La pression retombe, peu à peu. Les dernières assiettes quittent le passe-plat. Le chef quitte sa cuisine pour saluer quelques habitués. Avec modestie, le chef serre quelques mains et échange quelques mots. En coulisses, l’équipe range et nettoie avant de partir en pause.
 

15h00 REPRENDRE DES FORCES

Le calme règne à nouveau. Le chef vient de précuire la volaille pour le groupe de ce soir. L’après-midi, malgré un emploi du temps bien rempli, Jacques Mazerand se consacre dès qu’il le peut à son autre passion : le cyclisme sans oublier sa famille. Outre le travail en cuisine de son restaurant, Jacques Mazerand s’est engagé depuis plusieurs années dans des actions de promotion de la gastronomie régionale ou humanitaire. Intronisé dans l’Ordre des Disciples d’Auguste Escoffier, Maître Cuisinier de France et Président de l’association Chefs d’Oc, il intervient régulièrement dans les écoles hôtelières de la région.

18h00 RETOURS AUX FOURNEAUX

Les ramequins pour les mises en bouches sont sortis. Tranquillement, chacun finalise sa mise en place. Puis partage le repas du personnel.
Le chef partage avec nous son repas. L’occasion de nous parler de son parcours. La cuisine, il y est venu un peu par hasard à l’occasion d’un job d’été où il a travaillé comme serveur.
Il décide alors de s’inscrire à l’École Hôtelière de Saint Chely d’Apcher où il découvre la cuisine Il en sortira major de promotion deux ans plus tard. Il travaillera ensuite dans plusieurs établissements référencés dans les guides comme l’Ermitage Meissonnier à Avignon, le Carlton à Lausanne ou encore le Chandelier à Montpellier avant d’acquérir avec son frère la maison de maître du Mas de Causse.
 

19h30 DERNIÈRE LIGNE DROITE

Dernier coup d’œil à la salle. La musique est lancée. Les premières tables ne vont plus tarder. En salle comme en cuisine, c’est l’heure d’entrer en scène. Derniers réglages, il faut que tout soit parfait : un plan de travail dégagé, un coup de balais passé. La concentration est maximale. Tout le monde est à son poste. Jean-Philippe le second, Léa, Matéo, Kelsang et les apprentis.

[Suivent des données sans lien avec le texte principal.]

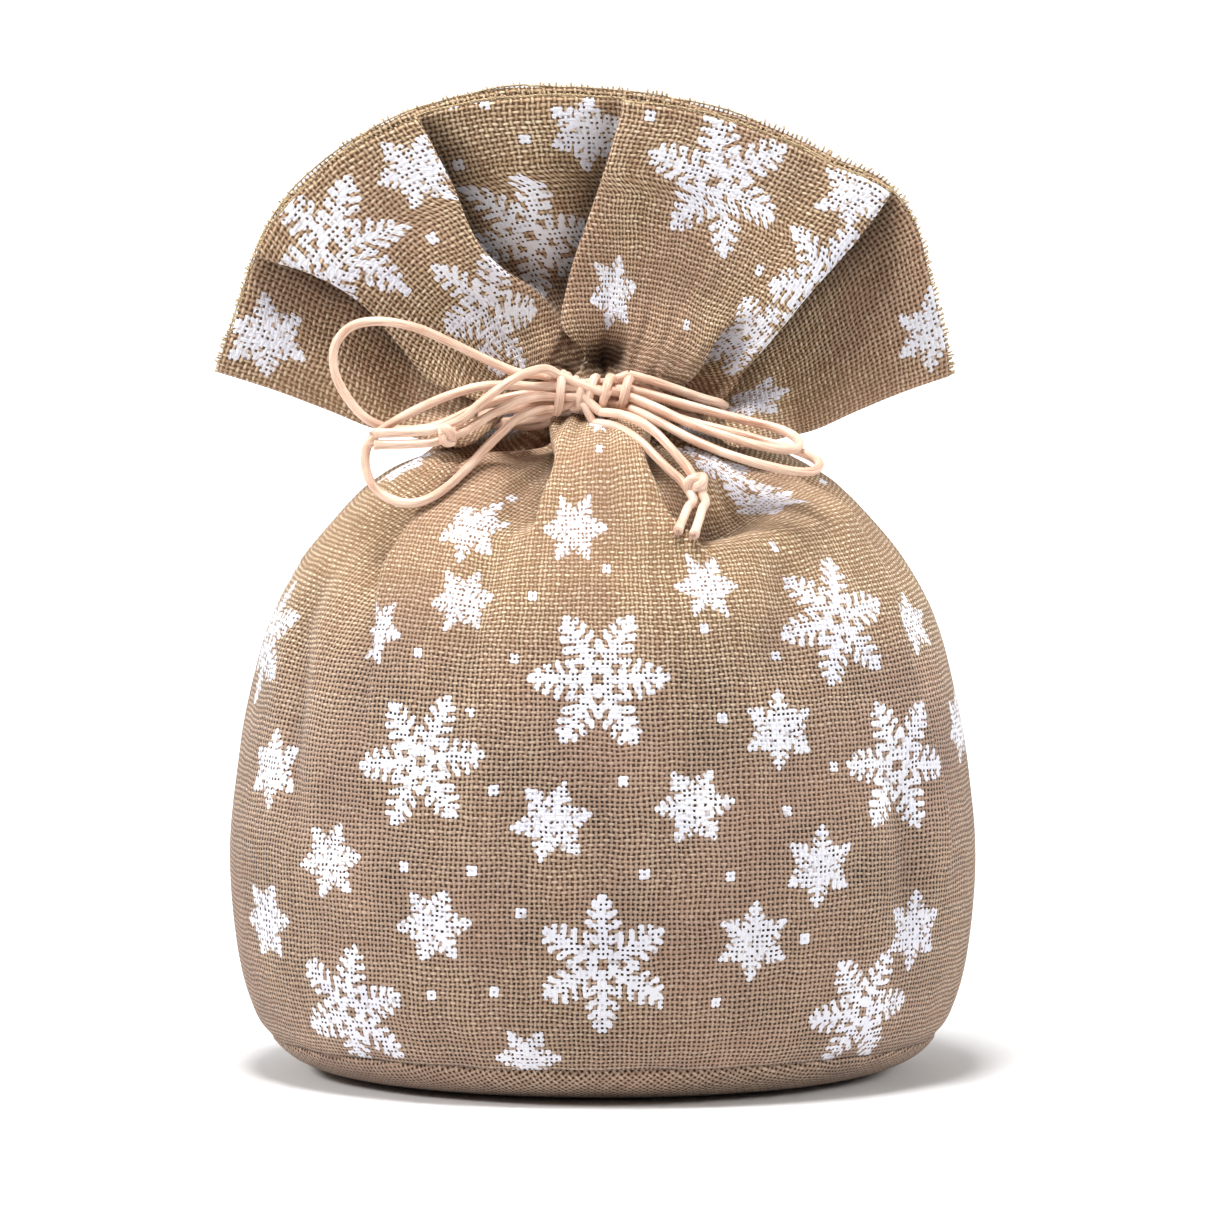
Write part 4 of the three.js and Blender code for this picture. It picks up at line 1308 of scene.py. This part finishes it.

Chacun maîtrise sa partition. Le chef prend son poste, à la cuisson et au dressage. Il aime par-dessus tout travailler la viande et les jus.

20h00 « ALLÔ CHEF »

Les premiers clients arrivent. On sort les premiers apéritifs. En salle on distribue les cartes, on prend déjà les premières commandes. La partie démarre, la soirée est lancée. Le groupe de 30 vient d’arriver. À peine les mises en bouches sorties de la cuisine que l’on prépare les entrées. La deuxième table s’installe. Tout le monde poursuit son ballet. Un deuxième bon est dicté. Aucune tension n’est palpable. Les gestes sont précis, le chef sourit. Derrière son piano, il joue une partition qu’il connaît par cœur. Le calme en cuisine tranche avec l’ambiance en salle. Sur le plan de travail, les assiettes prennent vie simultanément.

20h45 LES PETITS PLATS DANS LES GRANDS

« Allô ! On peut y aller pour les entrées du groupe ». Les entrées sont envoyées, les plats mis au four. En cuisine on répète les mêmes gestes. La fin des entrées a sonné. La charge des plats retentit de plus belle. Une heure après le début du service, l’apogée du spectacle est enfin atteinte. Le tempo est tenu. Les gestes saccadés laissent place à de plus amples mouvements. Le rythme permet de ranger, de nettoyer, de faire le vide. C’est au tour des desserts de pointer le bout de leur nez.

22h00 LA PRESSION RETOMBE

Le rythme ralentit. Les dernières assiettes sont envoyées. La plonge de la cuisine se termine, on range, on nettoie, on conditionne et on fait le point. « Chef, on a un problème de cuisson ! ». Qu’à cela ne tienne ! La viande est cuite davantage. Soucieux du détail, le chef dresse l’assiette une nouvelle fois.
 

22h30 C’EST FINI POUR AUJOURD’HUI

Tout est envoyé. C’est la fin du service. La cuisine est impeccable. Reste à attendre que les derniers clients ravis de pouvoir dîner sur la terrasse pour la première fois de l’année quittent tranquillement les lieux. Tout le monde ira se coucher satisfait de son travail. La cuisine est un éternel recommencement. La journée de Jacques Mazerand s’achève. Mais dès le lendemain, il sera sur la brèche pour superviser une nouvelle journée.